● **Aim**
Starting at the line containing "const toothbrush = new THREE.Group();", copy each line exactly, ending with the line containing "obj.parent = None". Leave out everything else.

------------

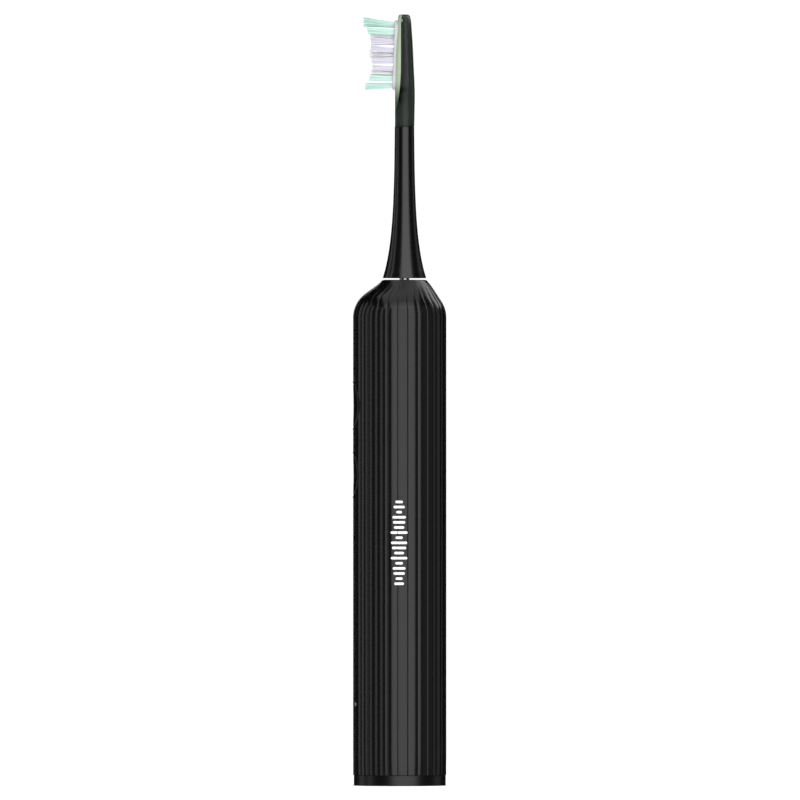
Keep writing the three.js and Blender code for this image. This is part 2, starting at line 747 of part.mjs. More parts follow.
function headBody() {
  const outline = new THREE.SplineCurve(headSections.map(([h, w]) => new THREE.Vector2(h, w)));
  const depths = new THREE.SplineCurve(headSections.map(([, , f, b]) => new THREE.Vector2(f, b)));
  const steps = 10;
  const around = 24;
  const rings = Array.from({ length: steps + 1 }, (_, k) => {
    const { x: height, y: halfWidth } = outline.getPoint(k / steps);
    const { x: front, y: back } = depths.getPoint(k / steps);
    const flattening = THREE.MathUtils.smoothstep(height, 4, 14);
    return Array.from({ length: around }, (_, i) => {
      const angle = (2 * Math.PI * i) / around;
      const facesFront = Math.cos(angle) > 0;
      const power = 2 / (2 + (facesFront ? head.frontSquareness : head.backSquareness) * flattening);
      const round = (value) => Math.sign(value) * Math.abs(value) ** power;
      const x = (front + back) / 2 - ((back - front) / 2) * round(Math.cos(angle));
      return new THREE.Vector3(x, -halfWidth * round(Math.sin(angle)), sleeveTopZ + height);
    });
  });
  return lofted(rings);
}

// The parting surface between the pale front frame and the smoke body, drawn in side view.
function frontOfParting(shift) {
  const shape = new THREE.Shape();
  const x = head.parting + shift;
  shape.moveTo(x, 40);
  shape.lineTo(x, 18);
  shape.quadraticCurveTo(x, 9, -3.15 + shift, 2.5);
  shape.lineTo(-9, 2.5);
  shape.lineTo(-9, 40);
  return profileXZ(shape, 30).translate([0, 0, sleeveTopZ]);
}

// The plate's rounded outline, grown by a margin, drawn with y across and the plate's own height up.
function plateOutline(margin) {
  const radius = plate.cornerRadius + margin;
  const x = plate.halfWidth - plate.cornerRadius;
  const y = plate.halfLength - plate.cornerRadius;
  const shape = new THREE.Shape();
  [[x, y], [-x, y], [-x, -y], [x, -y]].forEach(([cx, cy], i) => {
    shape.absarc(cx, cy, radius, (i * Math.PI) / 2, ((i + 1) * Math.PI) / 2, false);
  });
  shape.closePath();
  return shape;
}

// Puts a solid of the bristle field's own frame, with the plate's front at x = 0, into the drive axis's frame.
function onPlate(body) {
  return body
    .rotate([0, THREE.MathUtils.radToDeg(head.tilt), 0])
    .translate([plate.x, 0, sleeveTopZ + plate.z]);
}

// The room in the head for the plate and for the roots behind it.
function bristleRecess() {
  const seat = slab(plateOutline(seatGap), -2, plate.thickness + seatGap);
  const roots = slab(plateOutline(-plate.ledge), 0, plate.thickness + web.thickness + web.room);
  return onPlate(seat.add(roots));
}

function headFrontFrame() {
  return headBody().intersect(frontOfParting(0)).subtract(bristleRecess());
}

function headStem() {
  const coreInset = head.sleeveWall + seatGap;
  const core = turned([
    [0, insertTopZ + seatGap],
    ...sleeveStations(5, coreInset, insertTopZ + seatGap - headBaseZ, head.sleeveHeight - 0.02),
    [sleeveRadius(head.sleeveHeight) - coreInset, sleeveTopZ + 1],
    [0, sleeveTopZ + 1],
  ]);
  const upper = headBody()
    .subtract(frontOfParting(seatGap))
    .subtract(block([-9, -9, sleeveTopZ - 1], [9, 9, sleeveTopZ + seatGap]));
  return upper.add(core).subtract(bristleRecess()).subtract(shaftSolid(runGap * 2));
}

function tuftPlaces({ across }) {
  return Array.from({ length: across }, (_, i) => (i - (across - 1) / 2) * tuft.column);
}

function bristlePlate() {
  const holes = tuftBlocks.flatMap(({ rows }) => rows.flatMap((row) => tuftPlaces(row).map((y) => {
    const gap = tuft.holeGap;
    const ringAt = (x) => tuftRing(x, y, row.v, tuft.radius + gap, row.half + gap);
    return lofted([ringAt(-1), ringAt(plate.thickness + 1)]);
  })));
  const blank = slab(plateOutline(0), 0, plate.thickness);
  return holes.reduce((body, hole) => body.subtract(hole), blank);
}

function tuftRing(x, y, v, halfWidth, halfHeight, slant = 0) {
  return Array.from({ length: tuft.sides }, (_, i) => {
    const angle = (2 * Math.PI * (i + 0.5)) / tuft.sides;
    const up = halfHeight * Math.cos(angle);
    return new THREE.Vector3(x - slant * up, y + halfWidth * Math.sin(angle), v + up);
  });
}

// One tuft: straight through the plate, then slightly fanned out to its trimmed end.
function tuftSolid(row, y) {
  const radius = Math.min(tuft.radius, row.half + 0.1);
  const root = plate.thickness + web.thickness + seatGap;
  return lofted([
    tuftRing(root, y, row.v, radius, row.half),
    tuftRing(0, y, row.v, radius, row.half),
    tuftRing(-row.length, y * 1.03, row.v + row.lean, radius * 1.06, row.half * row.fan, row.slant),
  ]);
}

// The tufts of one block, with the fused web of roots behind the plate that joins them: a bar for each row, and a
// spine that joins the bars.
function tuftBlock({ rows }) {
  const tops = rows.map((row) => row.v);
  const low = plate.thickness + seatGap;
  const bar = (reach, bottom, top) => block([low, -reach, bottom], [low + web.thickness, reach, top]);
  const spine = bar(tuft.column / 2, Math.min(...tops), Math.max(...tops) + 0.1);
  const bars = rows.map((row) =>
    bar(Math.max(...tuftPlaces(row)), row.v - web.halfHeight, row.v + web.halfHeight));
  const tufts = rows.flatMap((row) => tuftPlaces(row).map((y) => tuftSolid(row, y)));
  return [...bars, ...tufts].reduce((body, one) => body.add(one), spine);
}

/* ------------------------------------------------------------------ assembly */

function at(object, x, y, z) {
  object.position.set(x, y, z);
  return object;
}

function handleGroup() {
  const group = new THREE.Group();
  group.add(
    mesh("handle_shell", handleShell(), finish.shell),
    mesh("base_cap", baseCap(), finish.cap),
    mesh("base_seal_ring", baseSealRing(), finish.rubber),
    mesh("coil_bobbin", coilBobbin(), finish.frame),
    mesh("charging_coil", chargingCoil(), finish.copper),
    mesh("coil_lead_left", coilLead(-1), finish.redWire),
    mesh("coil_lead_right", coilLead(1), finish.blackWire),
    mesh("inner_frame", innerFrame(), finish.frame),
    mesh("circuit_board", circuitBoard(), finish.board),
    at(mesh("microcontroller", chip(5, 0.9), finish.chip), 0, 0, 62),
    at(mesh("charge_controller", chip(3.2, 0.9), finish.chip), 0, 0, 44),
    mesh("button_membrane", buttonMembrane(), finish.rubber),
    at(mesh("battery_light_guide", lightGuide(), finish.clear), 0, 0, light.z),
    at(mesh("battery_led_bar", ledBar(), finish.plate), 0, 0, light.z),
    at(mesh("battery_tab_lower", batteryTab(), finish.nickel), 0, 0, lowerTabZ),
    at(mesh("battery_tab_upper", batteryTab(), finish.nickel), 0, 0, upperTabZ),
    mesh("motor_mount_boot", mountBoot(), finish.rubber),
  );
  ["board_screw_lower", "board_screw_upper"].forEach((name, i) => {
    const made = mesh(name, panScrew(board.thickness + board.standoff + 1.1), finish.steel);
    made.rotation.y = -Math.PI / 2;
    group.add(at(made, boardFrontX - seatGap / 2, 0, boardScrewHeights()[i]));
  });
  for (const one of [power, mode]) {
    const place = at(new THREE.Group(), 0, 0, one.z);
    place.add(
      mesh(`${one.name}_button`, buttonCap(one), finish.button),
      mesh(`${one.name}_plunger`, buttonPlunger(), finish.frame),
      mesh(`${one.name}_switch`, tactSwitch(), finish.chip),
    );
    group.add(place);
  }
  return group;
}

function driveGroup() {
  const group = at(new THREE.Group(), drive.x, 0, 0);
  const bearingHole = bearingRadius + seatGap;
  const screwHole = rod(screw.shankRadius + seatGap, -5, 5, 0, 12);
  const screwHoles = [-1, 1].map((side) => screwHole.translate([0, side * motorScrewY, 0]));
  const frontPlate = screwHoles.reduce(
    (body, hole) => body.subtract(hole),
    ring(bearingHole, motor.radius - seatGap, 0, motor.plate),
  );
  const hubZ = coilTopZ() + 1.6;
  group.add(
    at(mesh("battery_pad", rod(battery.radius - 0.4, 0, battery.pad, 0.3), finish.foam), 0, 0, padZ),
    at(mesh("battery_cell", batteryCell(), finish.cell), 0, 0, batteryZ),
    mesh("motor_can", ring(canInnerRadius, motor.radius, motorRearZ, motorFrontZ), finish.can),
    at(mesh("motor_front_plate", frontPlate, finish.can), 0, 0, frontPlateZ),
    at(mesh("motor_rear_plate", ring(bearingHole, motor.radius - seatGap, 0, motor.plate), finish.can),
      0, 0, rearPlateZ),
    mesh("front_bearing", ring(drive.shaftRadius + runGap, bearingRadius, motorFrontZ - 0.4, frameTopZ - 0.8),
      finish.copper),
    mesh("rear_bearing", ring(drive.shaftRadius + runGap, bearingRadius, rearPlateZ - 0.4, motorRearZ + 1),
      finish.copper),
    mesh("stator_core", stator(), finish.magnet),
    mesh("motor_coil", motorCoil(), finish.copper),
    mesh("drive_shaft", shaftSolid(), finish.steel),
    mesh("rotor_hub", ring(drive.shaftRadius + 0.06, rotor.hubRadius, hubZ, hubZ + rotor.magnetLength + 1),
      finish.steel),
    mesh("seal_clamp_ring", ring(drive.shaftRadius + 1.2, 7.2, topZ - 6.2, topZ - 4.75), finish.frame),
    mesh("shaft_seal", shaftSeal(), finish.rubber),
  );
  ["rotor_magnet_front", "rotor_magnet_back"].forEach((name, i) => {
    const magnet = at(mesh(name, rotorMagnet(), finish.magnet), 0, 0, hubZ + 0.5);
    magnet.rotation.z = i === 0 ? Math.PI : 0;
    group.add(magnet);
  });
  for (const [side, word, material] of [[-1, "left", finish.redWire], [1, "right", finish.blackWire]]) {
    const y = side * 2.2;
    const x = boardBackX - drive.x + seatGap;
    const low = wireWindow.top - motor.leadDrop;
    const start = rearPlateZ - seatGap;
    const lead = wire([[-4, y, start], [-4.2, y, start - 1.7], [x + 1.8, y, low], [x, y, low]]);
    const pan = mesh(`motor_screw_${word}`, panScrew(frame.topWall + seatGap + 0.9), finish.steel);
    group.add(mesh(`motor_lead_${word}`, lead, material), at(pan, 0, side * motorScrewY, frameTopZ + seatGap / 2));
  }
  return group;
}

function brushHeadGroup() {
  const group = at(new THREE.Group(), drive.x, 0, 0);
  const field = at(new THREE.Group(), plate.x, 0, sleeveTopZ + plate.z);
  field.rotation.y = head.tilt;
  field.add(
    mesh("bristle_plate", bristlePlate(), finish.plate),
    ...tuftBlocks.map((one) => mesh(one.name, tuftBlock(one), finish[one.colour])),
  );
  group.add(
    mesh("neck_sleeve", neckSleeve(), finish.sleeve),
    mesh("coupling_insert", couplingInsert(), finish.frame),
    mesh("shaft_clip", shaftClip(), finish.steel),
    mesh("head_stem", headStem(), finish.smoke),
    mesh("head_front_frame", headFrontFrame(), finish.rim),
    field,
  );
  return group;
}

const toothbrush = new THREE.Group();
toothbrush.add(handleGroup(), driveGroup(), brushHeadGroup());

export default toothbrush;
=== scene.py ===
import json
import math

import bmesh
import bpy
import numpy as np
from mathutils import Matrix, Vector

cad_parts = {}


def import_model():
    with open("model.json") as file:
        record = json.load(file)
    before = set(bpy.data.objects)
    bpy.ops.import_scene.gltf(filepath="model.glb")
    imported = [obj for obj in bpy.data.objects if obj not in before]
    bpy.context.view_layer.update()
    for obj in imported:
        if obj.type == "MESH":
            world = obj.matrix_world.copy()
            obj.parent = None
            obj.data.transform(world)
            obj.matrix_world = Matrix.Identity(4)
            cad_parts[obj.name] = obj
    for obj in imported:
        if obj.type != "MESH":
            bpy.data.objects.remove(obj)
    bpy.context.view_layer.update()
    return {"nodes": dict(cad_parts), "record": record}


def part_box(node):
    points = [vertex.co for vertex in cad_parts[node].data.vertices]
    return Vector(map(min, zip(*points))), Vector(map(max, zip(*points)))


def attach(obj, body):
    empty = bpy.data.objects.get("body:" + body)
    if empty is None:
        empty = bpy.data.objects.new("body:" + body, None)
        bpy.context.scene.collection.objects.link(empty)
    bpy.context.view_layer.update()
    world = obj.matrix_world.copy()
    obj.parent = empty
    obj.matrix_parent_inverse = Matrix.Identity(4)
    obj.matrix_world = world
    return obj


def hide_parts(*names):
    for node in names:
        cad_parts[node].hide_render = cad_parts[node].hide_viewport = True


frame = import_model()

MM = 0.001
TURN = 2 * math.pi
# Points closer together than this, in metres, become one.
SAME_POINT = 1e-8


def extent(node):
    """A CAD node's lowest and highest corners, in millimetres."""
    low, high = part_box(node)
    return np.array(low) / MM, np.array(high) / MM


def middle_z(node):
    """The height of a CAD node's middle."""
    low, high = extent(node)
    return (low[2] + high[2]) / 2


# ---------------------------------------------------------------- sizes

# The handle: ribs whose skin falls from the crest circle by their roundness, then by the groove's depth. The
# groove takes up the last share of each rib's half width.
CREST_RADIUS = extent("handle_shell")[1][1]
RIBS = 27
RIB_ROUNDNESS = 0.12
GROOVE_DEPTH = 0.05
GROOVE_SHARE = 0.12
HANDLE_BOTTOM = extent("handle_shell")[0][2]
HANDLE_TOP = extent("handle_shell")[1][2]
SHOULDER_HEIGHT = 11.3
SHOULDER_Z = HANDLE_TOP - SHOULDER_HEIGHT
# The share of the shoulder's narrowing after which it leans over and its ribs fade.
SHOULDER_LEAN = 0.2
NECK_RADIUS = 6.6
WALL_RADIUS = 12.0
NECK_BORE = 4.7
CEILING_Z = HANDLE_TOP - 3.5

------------

● **Solution**
const toothbrush = new THREE.Group();
toothbrush.add(handleGroup(), driveGroup(), brushHeadGroup());

export default toothbrush;
=== scene.py ===
import json
import math

import bmesh
import bpy
import numpy as np
from mathutils import Matrix, Vector

cad_parts = {}


def import_model():
    with open("model.json") as file:
        record = json.load(file)
    before = set(bpy.data.objects)
    bpy.ops.import_scene.gltf(filepath="model.glb")
    imported = [obj for obj in bpy.data.objects if obj not in before]
    bpy.context.view_layer.update()
    for obj in imported:
        if obj.type == "MESH":
            world = obj.matrix_world.copy()
            obj.parent = None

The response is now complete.